- _SET TASK_:
Stop after the line containing "return mesh": print each line exactly from the first line of the listing up to that point.

--- Begin DATA SECTION ---

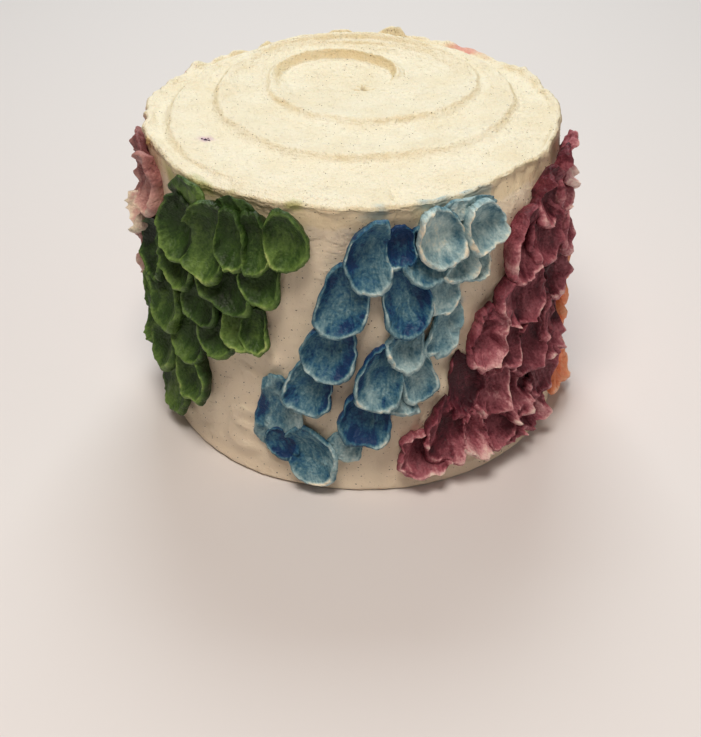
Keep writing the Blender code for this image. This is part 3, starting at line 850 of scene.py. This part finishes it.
def floor_material():
    """A plain pale floor."""
    nodes = Nodes("floor_paint")
    nodes.shader.inputs["Base Color"].default_value = (*linear(224, 221, 222), 1.0)
    nodes.shader.inputs["Roughness"].default_value = 0.7
    return nodes.material


def scatter_mesh(name, places, corners):
    """Small angular grains: each is a squashed octahedron at a point, with a normal, a size and a turn."""
    points = []
    faces = []
    for spot, normal, size, turn in places:
        normal = normal / np.linalg.norm(normal)
        beside = np.cross(normal, (0.3, 0.5, 0.8))
        beside /= np.linalg.norm(beside)
        ahead = np.cross(normal, beside)
        start = len(points)
        for corner in range(corners):
            spin = turn + 2 * math.pi * corner / corners
            reach = size * (1.0 if corner % 2 else 0.65)
            points.append(spot + (beside * math.cos(spin) + ahead * math.sin(spin) * 0.7) * reach)
        points.append(spot + normal * size * 0.5)
        points.append(spot - normal * size * 0.5)
        for corner in range(corners):
            onward = (corner + 1) % corners
            faces.append((start + corner, start + onward, start + corners))
            faces.append((start + onward, start + corner, start + corners + 1))
    mesh = bpy.data.meshes.new(name)
    mesh.from_pydata((np.array(points) * MM).tolist(), [], faces)
    return mesh


def speck_mesh(name, body):
    """Ground vanilla all over the icing: tiny grains half sunk in the body's faces."""
    chance = np.random.default_rng(21)
    centres = np.empty(len(body.polygons) * 3, dtype=np.float32)
    normals = np.empty(len(body.polygons) * 3, dtype=np.float32)
    areas = np.empty(len(body.polygons), dtype=np.float32)
    body.polygons.foreach_get("center", centres)
    body.polygons.foreach_get("normal", normals)
    body.polygons.foreach_get("area", areas)
    centres = centres.reshape(-1, 3).astype(float) / MM
    normals = normals.reshape(-1, 3).astype(float)
    likely = areas.astype(float) * (centres[:, 2] > 1.5) * np.where(normals[:, 2] > 0.8, 0.5, 1.0)
    chosen = chance.choice(len(areas), SPECKS, p=likely / likely.sum())
    sizes = 0.15 + 0.38 * chance.random(SPECKS) ** 2.5
    sizes = sizes * np.where(normals[chosen, 2] > 0.8, 0.8, 1.0)
    places = [
        (centres[face], normals[face], size, spin)
        for face, size, spin in zip(chosen, sizes, chance.uniform(0, 6.28, SPECKS))]
    return scatter_mesh(name, places, 4)


def bit_mesh(name, places, sizes, rows):
    """Dark bits that lie on the top, each at the height of the nearest point of the icing."""
    top = np.concatenate(rows[:TOP_RINGS])
    grains = []
    for index, (place, size) in enumerate(zip(places, sizes)):
        nearest = np.argmin(np.hypot(top[:, 0] - place[0], top[:, 1] - place[1]))
        spot = leaning(np.array([*place, top[nearest, 2] + 0.1])) / MM
        grains.append((spot, np.array([0.1, 0.0, 1.0]), size, 1.3 * index))
    return scatter_mesh(name, grains, 6)


def crumb_mesh(name):
    """Brown crumbs on the side."""
    grains = []
    for index, (angle, height, size) in enumerate(CRUMBS):
        spot = round_points(angle, RADIUS + 0.4, height)
        normal = spot * (1.0, 1.0, 0.0)
        grains.append((leaning(spot) / MM, normal, size, 0.7 * index))
    return scatter_mesh(name, grains, 6)


def scene_camera():
    """The camera at the photographer's place."""
    data = bpy.data.cameras.new("camera")
    data.lens = CAMERA_LENS
    data.clip_start = 0.01
    camera = bpy.data.objects.new("camera", data)
    camera.location = CAMERA_PLACE
    camera.rotation_euler = (math.radians(90 - CAMERA_PITCH), math.radians(CAMERA_ROLL), 0.0)
    bpy.context.scene.collection.objects.link(camera)
    bpy.context.scene.camera = camera


def area_light(name, place, aim, size, power, colour):
    """A soft square light that looks at a point."""
    data = bpy.data.lights.new(name, "AREA")
    data.size = size
    data.energy = power
    data.color = colour
    light = bpy.data.objects.new(name, data)
    direction = np.array(aim) - np.array(place)
    light.location = place
    flat = math.hypot(direction[0], direction[1])
    light.rotation_euler = (math.atan2(flat, -direction[2]), 0.0, math.atan2(direction[1], direction[0]) - math.pi / 2)
    bpy.context.scene.collection.objects.link(light)


def stage():
    """The pale floor, the soft light and the world."""
    form = bpy.data.meshes.new("floor")
    form.from_pydata([(-3, -3, 0), (3, -3, 0), (3, 3, 0), (-3, 3, 0)], [], [(0, 1, 2, 3)])
    floor = bpy.data.objects.new("floor", form)
    floor.location = (0, 0, -0.0005)
    form.materials.append(floor_material())
    bpy.context.scene.collection.objects.link(floor)
    world = bpy.data.worlds.new("world")
    world.use_nodes = True
    shade = world.node_tree.nodes["Background"]
    shade.inputs[0].default_value = (1.0, 0.78, 0.66, 1.0)
    shade.inputs[1].default_value = 0.13
    bpy.context.scene.world = world
    area_light("key", (0.00, 0.80, 1.00), (0.0, 0.0, 0.1), 0.6, 8.5, (0.92, 1.0, 1.0))
    area_light("overhead", (-0.09, -0.46, 1.10), (0.0, 0.0, 0.1), 0.4, 9.4, (1.0, 0.90, 0.80))
    area_light("fill", (0.75, -0.35, 0.35), (0.0, 0.0, 0.04), 0.6, 0.7, (1.0, 0.95, 0.88))
    bpy.context.scene.view_settings.view_transform = "Standard"


def main():
    ivory = ivory_material()
    rows = icing_rows()
    crown = rows[0].mean(axis=0)
    mesh = grid_mesh("cake_icing", rows, crown)
    icing_values(mesh)
    icing = smooth_piece("cake_icing", mesh, ivory)
    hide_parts("cake")
    specks = speck_mesh("vanilla_specks", mesh)
    smooth_piece("vanilla_specks", specks, plain_material("vanilla", linear(62, 46, 34), 0.6))
    bits = bit_mesh("purple_bits", [(x, y) for x, y, _ in PURPLE_BITS], [size for _, _, size in PURPLE_BITS], rows)
    smooth_piece("purple_bits", bits, plain_material("purple", linear(58, 34, 62), 0.5))
    smooth_piece("crumbs", crumb_mesh("crumbs"), plain_material("crumb", linear(120, 84, 50), 0.8))

    green = petal_material(
        "green_petals",
        ((0.0, linear(20, 38, 12)), (0.45, linear(52, 80, 32)), (0.9, linear(108, 138, 66)), (1.5, linear(184, 200, 122))),
        0.5, 0.35, 0.3)
    blue = petal_material(
        "blue_petals",
        ((0.0, linear(10, 52, 98)), (0.2, linear(34, 88, 122)), (0.42, linear(74, 118, 136)),
         (0.75, linear(134, 166, 174)), (1.1, linear(184, 206, 206)), (1.5, linear(242, 234, 212))),
        0.6, 0.5, 0.5)
    burgundy = petal_material(
        "burgundy_petals",
        ((0.0, linear(60, 14, 28)), (0.4, linear(106, 42, 55)), (0.8, linear(158, 88, 99)), (1.1, linear(204, 148, 152)),
         (1.5, linear(232, 206, 196))),
        0.5, 0.3, 0.5)
    petal_band("petals_green", GREEN_PETALS, green, 0.42, FINE)
    petal_band("petals_blue", BLUE_PETALS, blue, 0.45, FINE)
    petal_band("petals_burgundy", BURGUNDY_PETALS, burgundy, 1.0, FINE)
    others = (
        ("orange", even_petals("orange", 113.0, pressed=0.35), (206, 96, 58), (232, 134, 92), (242, 176, 138)),
        ("coral", even_petals("coral", 150.0), (206, 78, 78), (234, 116, 108), (242, 160, 146)),
        ("yellow", even_petals("yellow", 195.0), (206, 152, 62), (232, 188, 96), (242, 212, 140)),
        ("red", even_petals("red", 243.0, pressed=0.4), (152, 34, 42), (190, 62, 66), (214, 110, 106)),
        ("mauve", MAUVE_PETALS + even_petals("mauve", 276.0, 1), (118, 70, 72), (158, 106, 104), (198, 154, 146)))
    for name, petals, dark, mid, light in others:
        stops = ((0.0, linear(*dark)), (0.4, linear(*mid)), (0.9, linear(*light)), (1.5, linear(236, 224, 200)))
        material = petal_material(name + "_petals", stops, 0.4, 0.2, 0.45)
        seen = name == "mauve"
        petal_band("petals_" + name, petals, material, 0.9 if seen else 0.6, MIDDLE if seen else COARSE)


main()
stage()
scene_camera()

--- End DATA SECTION ---

- _PROBLEM SOLUTION_:
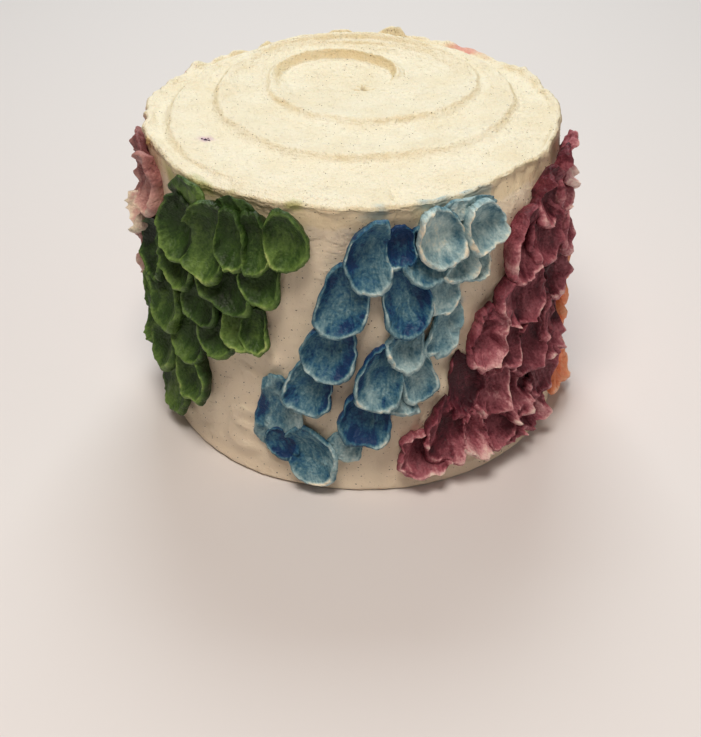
Keep writing the Blender code for this image. This is part 3, starting at line 850 of scene.py. This part finishes it.
def floor_material():
    """A plain pale floor."""
    nodes = Nodes("floor_paint")
    nodes.shader.inputs["Base Color"].default_value = (*linear(224, 221, 222), 1.0)
    nodes.shader.inputs["Roughness"].default_value = 0.7
    return nodes.material


def scatter_mesh(name, places, corners):
    """Small angular grains: each is a squashed octahedron at a point, with a normal, a size and a turn."""
    points = []
    faces = []
    for spot, normal, size, turn in places:
        normal = normal / np.linalg.norm(normal)
        beside = np.cross(normal, (0.3, 0.5, 0.8))
        beside /= np.linalg.norm(beside)
        ahead = np.cross(normal, beside)
        start = len(points)
        for corner in range(corners):
            spin = turn + 2 * math.pi * corner / corners
            reach = size * (1.0 if corner % 2 else 0.65)
            points.append(spot + (beside * math.cos(spin) + ahead * math.sin(spin) * 0.7) * reach)
        points.append(spot + normal * size * 0.5)
        points.append(spot - normal * size * 0.5)
        for corner in range(corners):
            onward = (corner + 1) % corners
            faces.append((start + corner, start + onward, start + corners))
            faces.append((start + onward, start + corner, start + corners + 1))
    mesh = bpy.data.meshes.new(name)
    mesh.from_pydata((np.array(points) * MM).tolist(), [], faces)
    return mesh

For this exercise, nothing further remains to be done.